Last week Meta announced their entry into the field of artifical intelligence image generation. Their new tool is called Make-a-Scene and it takes both an image and a line of text as prompts. It's a more collaborative tool than some of the other image generators made by other companies. A person can sketch out a rough scene as input, then use text to tell Make-a-Scene how to fill it in.
Make-a-Scene isn't yet open to the public, but as a Meta employee, I was able to get my hands on it early. In this post, I'm going to show you my first experiments with Make-a-Scene, and you can see how it compares to the other image generation tools.
As a lover of California landscapes, and a collector of the painters known as the California Impressionists, I had to start by trying to generate some California landscapes. I drew an image with a sky, a mountain, a river, and a fence. Then I gave it the prompt "an impressionist painting of california". This image shows the input along with four generated images.
I particularly liked the first two images.
As you can see, Make-a-Scene tries to follow the image input as closely as possible, and it's able to interpret the phrase "impressionist painting" in many different ways.
Next, I fed it the much more specific prompt of "Emperor Palpatine training Anakin Skywalker". As you can see from the generated images, it struggled much more to understand both my poor drawing, and the very specific text prompt.
You can see how my drawing led the AI astray in the generated images. I included lightsabers in sections of the image labeled as "person" so Make-a-Scene added some funky looking arms onto the people. Interestingly, it didn't necessarily understand who the fictional characters were, but it knew that they were soldiers.
For my last experiment, I went back to something more generic. I though about the type of images that marketers might need. I drew a picture of a person-shaped blob holding a spoon-shaped blob, and gave it the prompt "a woman eating breakfast". The results are trippy, but interesting.
The first image it generated looks almost like usable clip art.

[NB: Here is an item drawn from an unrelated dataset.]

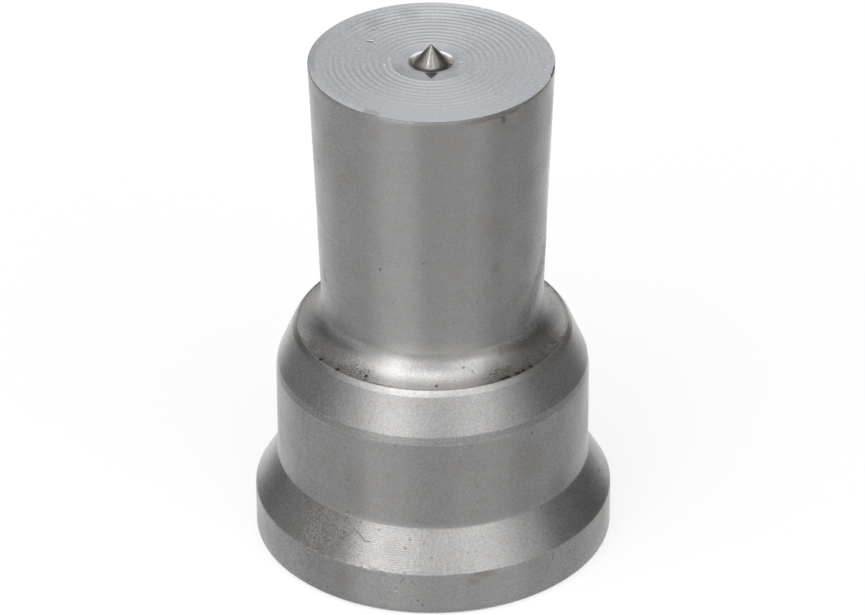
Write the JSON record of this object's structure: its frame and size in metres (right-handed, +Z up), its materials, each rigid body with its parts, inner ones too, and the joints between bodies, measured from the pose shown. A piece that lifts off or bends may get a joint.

Overall, I think Make-a-Scene is interesting and fun. I think, even in this early state, it has some real possibility for generating art in some situations. I think it would be particularly good at creating trippy art for album covers or single artwork on music streaming sites. I also think it could be useful for brainstorming visual ideas about characters, concepts, and even fiction. I hope that Meta opens it up to the public soon.